WHAT THE TASK ASKS:
For this exercise, write out exactly, and only, the lines running from the line that contains "bottom_ply_centre();" through the line that contains "for node in".

--------------------

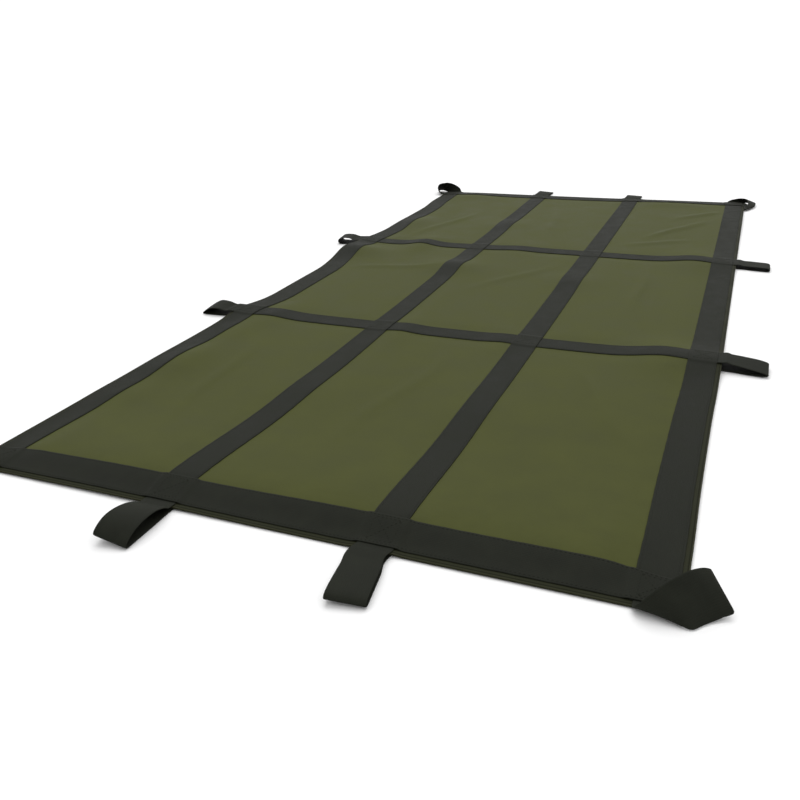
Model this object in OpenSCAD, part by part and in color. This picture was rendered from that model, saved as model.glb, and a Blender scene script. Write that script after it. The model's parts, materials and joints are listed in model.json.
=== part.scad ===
// Flat soft carrying sheet for moving a casualty: two plies of coated cloth, a border and a
// grid of webbing sewn on top, and carrying loops along every edge and at every corner.
// Origin: middle of the sheet, on the floor. X across, Y towards the head end, Z up.

/* [Sheet] */
// Width across the two long hems
sheet_w = 1000; // [900:10:1200]
// Length across the two end hems
sheet_l = 2080; // [1800:10:2400]
// Thickness of each ply of coated cloth
ply_t = 1.2; // [0.8:0.1:1.6]
// Bare hem outside the border webbing
hem_margin = 8; // [4:1:14]

/* [Webbing] */
// Width of all webbing
web_w = 48; // [40:1:55]
// Thickness of all webbing
web_t = 1.6; // [1.2:0.1:2]
// Distance of each lengthwise strap from the centreline
length_strap_x = 153; // [110:1:220]
// Distance of each cross strap from mid-length
cross_strap_y = 325; // [240:5:420]
// Length of the slope where one strap climbs over another
ramp_l = 14; // [8:1:20]

/* [Folding] */
// Distance of each fold line from the centreline
fold_x = 300; // [290:5:340]
// Height of the fold axis, half the depth of the folded roll
fold_h = 24; // [22:1:32]
// Slit between two neighbouring panels at a fold line
fold_gap = 0.6; // [0.4:0.1:1.2]

/* [Edge loops] */
// Reach of the loops at the foot and head ends, past the hem
end_reach = 94; // [80:1:120]
// Reach of the loops along the long sides, past the hem
side_reach = 74; // [60:1:100]
// Height of a well-opened loop
open_rise = 20; // [16:1:22]
// Height of a half-open loop
half_rise = 14; // [12:1:16]
// Height of a loop that lies almost flat
flat_rise = 9.5; // [9:0.5:11]

/* [Corner loops] */
// Height of the corner loops
corner_rise = 36; // [30:1:38]
// How far the crown of a corner loop stands out past the corner, along the diagonal
corner_out = 10; // [6:1:16]
// How steeply a corner loop slopes outwards, as fall per unit of reach
corner_lean = 0.6; // [0.4:0.05:0.7]

/* [Hidden] */
$fn = 32;

CENTRE = 0;
LEFT = -1;
RIGHT = 1;
FOOT = -1;
HEAD = 1;

strap_z = 2 * ply_t;                       // underside of the webbing
crown_z = strap_z + 2 * web_t;             // top of webbing that lies over webbing
border_in = hem_margin + web_w / 2;        // hem to the middle of a border strap
side_border_x = sheet_w / 2 - border_in;
end_border_y = sheet_l / 2 - border_in;
crown_half = web_w / 2 + 1;                // half the level stretch over a crossed strap

knuckle_r = 2.2;                           // round root that a loop turns on
knuckle_x = knuckle_r + 0.8;               // root's distance past the hem
knuckle_z = strap_z + web_t + 0.2;         // height of the loops' axes
leg_split = web_t / 2 + 0.2;               // legs' distance above and below the root's middle
lower_leg_in = 30;                         // where the lower leg comes down to the floor

thread_t = 0.4;
thread_w = 1.2;
box_w = 34;                                // side of a stitched box

cloth = [0.36, 0.38, 0.22];
webbing = [0.20, 0.21, 0.19];
thread = [0.14, 0.15, 0.12];

function smooth(t) = t * t * (3 - 2 * t);
function unit(v) = v / norm(v);

// One panel of the folded sheet: everything between its fold lines and hems
module panel(side) {
    x0 = side == CENTRE ? -fold_x + fold_gap / 2 : fold_x + fold_gap / 2;
    x1 = side == CENTRE ? fold_x - fold_gap / 2 : sheet_w;
    intersection() {
        children();
        mirror([side == LEFT ? 1 : 0, 0, 0])
            translate([x0, -sheet_l, -1]) cube([x1 - x0, 2 * sheet_l, crown_z + 2]);
    }
}

module ply(layer)
    color(cloth)
        translate([-sheet_w / 2, -sheet_l / 2, layer * ply_t]) cube([sheet_w, sheet_l, ply_t]);

// Height gained at x by a strap that climbs over the straps centred on each of crossings
function lift(x, crossings) =
    web_t * max([0, for (c = crossings) min(1, max(0, 1 - (abs(x - c) - crown_half) / ramp_l))]);

// Places where the strap's slope changes, from one end to the other
function bends(len, crossings) = [
    -len / 2,
    for (c = crossings, d = [-crown_half - ramp_l, -crown_half, crown_half, crown_half + ramp_l])
        if (abs(c + d) < len / 2 - 0.5) c + d,
    len / 2
];

// A strap along X that steps up over others; its underside lies on the top ply
module strap(len, crossings) {
    xs = bends(len, crossings);
    under = [for (x = xs) [x, strap_z + lift(x, crossings)]];
    over = [for (i = [len(xs) - 1 : -1 : 0]) [xs[i], strap_z + web_t + lift(xs[i], crossings)]];
    color(webbing)
        rotate([90, 0, 0]) translate([0, 0, -web_w / 2])
            linear_extrude(web_w) polygon(concat(under, over));
}

module length_strap(side)
    translate([side * length_strap_x, 0, 0]) rotate([0, 0, 90])
        strap(sheet_l, [-cross_strap_y, cross_strap_y]);

module cross_strap(end)
    translate([0, end * cross_strap_y, 0]) strap(sheet_w, []);

module side_border(side)
    translate([side * side_border_x, 0, 0]) rotate([0, 0, 90])
        strap(sheet_l - 2 * hem_margin, [-cross_strap_y, cross_strap_y]);

module end_border(end)
    translate([0, end * end_border_y, 0])
        strap(sheet_w - 2 * hem_margin,
              [-side_border_x, -length_strap_x, length_strap_x, side_border_x]);

// A square of stitches with a cross in it, sewn through two layers of webbing
module stitched_box(x, y)
    color(thread)
        translate([x, y, crown_z]) linear_extrude(thread_t) {
            difference() {
                square(box_w, center = true);
                square(box_w - 2 * thread_w, center = true);
            }
            for (turn = [-45, 45])
                rotate(turn) square([box_w * sqrt(2) - 3 * thread_w, thread_w], center = true);
        }

module centre_stitching()
    for (x = [-length_strap_x, length_strap_x], y = [cross_strap_y, end_border_y], end = [-1, 1])
        stitched_box(x, end * y);

module side_stitching(side)
    for (y = [cross_strap_y, end_border_y], end = [-1, 1])
        stitched_box(side * side_border_x, end * y);

// Middle line of an edge loop's ribbon, in its own plane: out along the upper leg, round the
// tip, and back along the floor to the root
function loop_line(reach, rise) =
    let (r = (rise - web_t) / 2, tip_x = reach - web_t / 2 - r, floor_z = web_t / 2, n = 12,
         upper_z = knuckle_z + leg_split, lower_z = knuckle_z - leg_split)
    concat(
        [for (i = [0 : n]) [knuckle_x + (tip_x - knuckle_x) * i / n,
                            upper_z + (2 * r + floor_z - upper_z) * smooth(i / n)]],
        [for (i = [1 : n - 1]) [tip_x + r * sin(180 * i / n),
                                floor_z + r + r * cos(180 * i / n)]],
        [[tip_x, floor_z], [lower_leg_in, floor_z]],
        [for (i = [1 : 6]) [lower_leg_in - (lower_leg_in - knuckle_x) * i / 6,
                            floor_z + (lower_z - floor_z) * smooth(i / 6)]]
    );

// A line moved sideways by d, turning each step's direction by a right angle
function beside(line, d) = [
    for (i = [0 : len(line) - 1])
        let (a = line[max(i - 1, 0)], b = line[min(i + 1, len(line) - 1)], v = unit(b - a))
        line[i] + d * [-v[1], v[0]]
];

// An edge loop: reaches out along +X from the hem, with its width along Y
module edge_loop(reach, rise) {
    line = loop_line(reach, rise);
    inner = beside(line, -web_t / 2);
    outer = beside(line, web_t / 2);
    color(webbing)
        translate([0, web_w / 2, 0]) rotate([90, 0, 0]) {
            linear_extrude(web_w)
                polygon(concat(outer, [for (i = [len(inner) - 1 : -1 : 0]) inner[i]]));
            translate([knuckle_x, knuckle_z, 0]) cylinder(r = knuckle_r, h = web_w);
        }
}

module end_loop(side, end, rise)
    translate([side * length_strap_x, end * sheet_l / 2, 0]) rotate([0, 0, end * 90])
        edge_loop(end_reach, rise);

module side_loop(side, end, rise)
    translate([side * sheet_w / 2, end * cross_strap_y, 0]) rotate([0, 0, side == LEFT ? 180 : 0])
        edge_loop(side_reach, rise);

// A corner loop is a ribbon from the end hem to the side hem. These give its edge that starts
// furthest from the corner, and the direction across the ribbon, at t from 0 to 1. Seen from
// the corner, the side hem runs along +Y and the end hem along -X.
corner_root = hem_margin / 2 + web_w;      // root's furthest point from the corner
corner_gap = 1.5;                          // root's distance past the hem

function crown_edge(t) =
    let (half = corner_root / sqrt(2), along = -half * cos(180 * t),
         out = (half + corner_out) * sin(180 * t) - half)
    [(along + out) / sqrt(2) + corner_gap, (along - out) / sqrt(2) - corner_gap,
     knuckle_z + (corner_rise - knuckle_z - web_t / 2) * pow(sin(180 * t), 0.8)];

function across(t) = unit([1 - smooth(t), -smooth(t), -corner_lean * sin(180 * t)]);

function ribbon_normal(t) =
    let (e = 0.01, t0 = max(t - e, 0), t1 = min(t + e, 1),
         mid0 = crown_edge(t0) + across(t0) * web_w / 2,
         mid1 = crown_edge(t1) + across(t1) * web_w / 2)
    unit(cross(mid1 - mid0, across(t)));

module corner_loop(side, end) {
    n = 28;
    sections = [
        for (i = [0 : n])
            let (t = i / n, p = crown_edge(t), q = p + across(t) * web_w,
                 h = ribbon_normal(t) * web_t / 2)
            each [p + h, q + h, q - h, p - h]
    ];
    sides = [
        for (i = [0 : n - 1], k = [0 : 3])
            let (a = 4 * i + k, b = 4 * i + (k + 1) % 4)
            each [[a, a + 4, b], [b, a + 4, b + 4]]
    ];
    color(webbing)
        translate([side * sheet_w / 2, end * sheet_l / 2, 0])
            mirror([side == LEFT ? 1 : 0, 0, 0]) mirror([0, end == HEAD ? 1 : 0, 0])
                polyhedron(sections, concat([[0, 1, 2], [0, 2, 3]],
                                            [[4 * n + 2, 4 * n + 1, 4 * n],
                                             [4 * n + 3, 4 * n + 2, 4 * n]], sides));
}

module bottom_ply_centre() panel(CENTRE) ply(0);
module top_ply_centre() panel(CENTRE) ply(1);
module length_strap_left() length_strap(LEFT);
module length_strap_right() length_strap(RIGHT);
module cross_strap_foot_centre() panel(CENTRE) cross_strap(FOOT);
module cross_strap_head_centre() panel(CENTRE) cross_strap(HEAD);
module end_border_foot_centre() panel(CENTRE) end_border(FOOT);
module end_border_head_centre() panel(CENTRE) end_border(HEAD);
module stitching_centre() centre_stitching();

module bottom_ply_left() panel(LEFT) ply(0);
module top_ply_left() panel(LEFT) ply(1);
module side_border_left() side_border(LEFT);
module cross_strap_foot_left() panel(LEFT) cross_strap(FOOT);
module cross_strap_head_left() panel(LEFT) cross_strap(HEAD);
module end_border_foot_left() panel(LEFT) end_border(FOOT);
module end_border_head_left() panel(LEFT) end_border(HEAD);
module stitching_left() side_stitching(LEFT);

module bottom_ply_right() panel(RIGHT) ply(0);
module top_ply_right() panel(RIGHT) ply(1);
module side_border_right() side_border(RIGHT);
module cross_strap_foot_right() panel(RIGHT) cross_strap(FOOT);
module cross_strap_head_right() panel(RIGHT) cross_strap(HEAD);
module end_border_foot_right() panel(RIGHT) end_border(FOOT);
module end_border_head_right() panel(RIGHT) end_border(HEAD);
module stitching_right() side_stitching(RIGHT);

module loop_foot_left() end_loop(LEFT, FOOT, open_rise);
module loop_foot_right() end_loop(RIGHT, FOOT, flat_rise);
module loop_head_left() end_loop(LEFT, HEAD, half_rise);
module loop_head_right() end_loop(RIGHT, HEAD, half_rise);
module loop_left_foot() side_loop(LEFT, FOOT, half_rise);
module loop_left_head() side_loop(LEFT, HEAD, open_rise);
module loop_right_foot() side_loop(RIGHT, FOOT, open_rise);
module loop_right_head() side_loop(RIGHT, HEAD, half_rise);

module corner_loop_foot_left() corner_loop(LEFT, FOOT);
module corner_loop_foot_right() corner_loop(RIGHT, FOOT);
module corner_loop_head_left() corner_loop(LEFT, HEAD);
module corner_loop_head_right() corner_loop(RIGHT, HEAD);

bottom_ply_centre();
top_ply_centre();
length_strap_left();
length_strap_right();
cross_strap_foot_centre();
cross_strap_head_centre();
end_border_foot_centre();
end_border_head_centre();
stitching_centre();
bottom_ply_left();
top_ply_left();
side_border_left();
cross_strap_foot_left();
cross_strap_head_left();
end_border_foot_left();
end_border_head_left();
stitching_left();
bottom_ply_right();
top_ply_right();
side_border_right();
cross_strap_foot_right();
cross_strap_head_right();
end_border_foot_right();
end_border_head_right();
stitching_right();
loop_foot_left();
loop_foot_right();
loop_head_left();
loop_head_right();
loop_left_foot();
loop_left_head();
loop_right_foot();
loop_right_head();
corner_loop_foot_left();
corner_loop_foot_right();
corner_loop_head_left();
corner_loop_head_right();
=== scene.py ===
"""Flat soft rescue stretcher: two plies of coated cloth with sewn webbing and carrying loops."""
import json
import math

import bpy
import numpy as np
from mathutils import Matrix, Vector


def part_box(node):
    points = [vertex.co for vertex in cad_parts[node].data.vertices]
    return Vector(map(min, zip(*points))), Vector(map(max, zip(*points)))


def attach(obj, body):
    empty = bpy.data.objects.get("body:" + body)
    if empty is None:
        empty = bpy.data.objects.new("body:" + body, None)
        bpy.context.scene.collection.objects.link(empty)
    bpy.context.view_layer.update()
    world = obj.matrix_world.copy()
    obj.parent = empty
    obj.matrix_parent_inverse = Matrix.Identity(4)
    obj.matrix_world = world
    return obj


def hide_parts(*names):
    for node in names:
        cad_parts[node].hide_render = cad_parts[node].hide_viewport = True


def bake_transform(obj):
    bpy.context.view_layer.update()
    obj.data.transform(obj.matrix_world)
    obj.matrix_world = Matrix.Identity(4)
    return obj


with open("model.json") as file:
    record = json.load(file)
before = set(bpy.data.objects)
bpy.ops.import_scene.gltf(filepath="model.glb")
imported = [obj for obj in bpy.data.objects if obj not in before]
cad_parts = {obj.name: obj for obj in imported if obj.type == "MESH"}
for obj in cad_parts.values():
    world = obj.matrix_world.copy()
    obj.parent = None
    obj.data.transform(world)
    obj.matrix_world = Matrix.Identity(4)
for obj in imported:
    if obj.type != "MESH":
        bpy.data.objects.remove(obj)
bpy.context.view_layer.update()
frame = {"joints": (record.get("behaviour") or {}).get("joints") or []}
MM = 0.001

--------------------

RESULT:
bottom_ply_centre();
top_ply_centre();
length_strap_left();
length_strap_right();
cross_strap_foot_centre();
cross_strap_head_centre();
end_border_foot_centre();
end_border_head_centre();
stitching_centre();
bottom_ply_left();
top_ply_left();
side_border_left();
cross_strap_foot_left();
cross_strap_head_left();
end_border_foot_left();
end_border_head_left();
stitching_left();
bottom_ply_right();
top_ply_right();
side_border_right();
cross_strap_foot_right();
cross_strap_head_right();
end_border_foot_right();
end_border_head_right();
stitching_right();
loop_foot_left();
loop_foot_right();
loop_head_left();
loop_head_right();
loop_left_foot();
loop_left_head();
loop_right_foot();
loop_right_head();
corner_loop_foot_left();
corner_loop_foot_right();
corner_loop_head_left();
corner_loop_head_right();
=== scene.py ===
"""Flat soft rescue stretcher: two plies of coated cloth with sewn webbing and carrying loops."""
import json
import math

import bpy
import numpy as np
from mathutils import Matrix, Vector


def part_box(node):
    points = [vertex.co for vertex in cad_parts[node].data.vertices]
    return Vector(map(min, zip(*points))), Vector(map(max, zip(*points)))


def attach(obj, body):
    empty = bpy.data.objects.get("body:" + body)
    if empty is None:
        empty = bpy.data.objects.new("body:" + body, None)
        bpy.context.scene.collection.objects.link(empty)
    bpy.context.view_layer.update()
    world = obj.matrix_world.copy()
    obj.parent = empty
    obj.matrix_parent_inverse = Matrix.Identity(4)
    obj.matrix_world = world
    return obj


def hide_parts(*names):
    for node in names:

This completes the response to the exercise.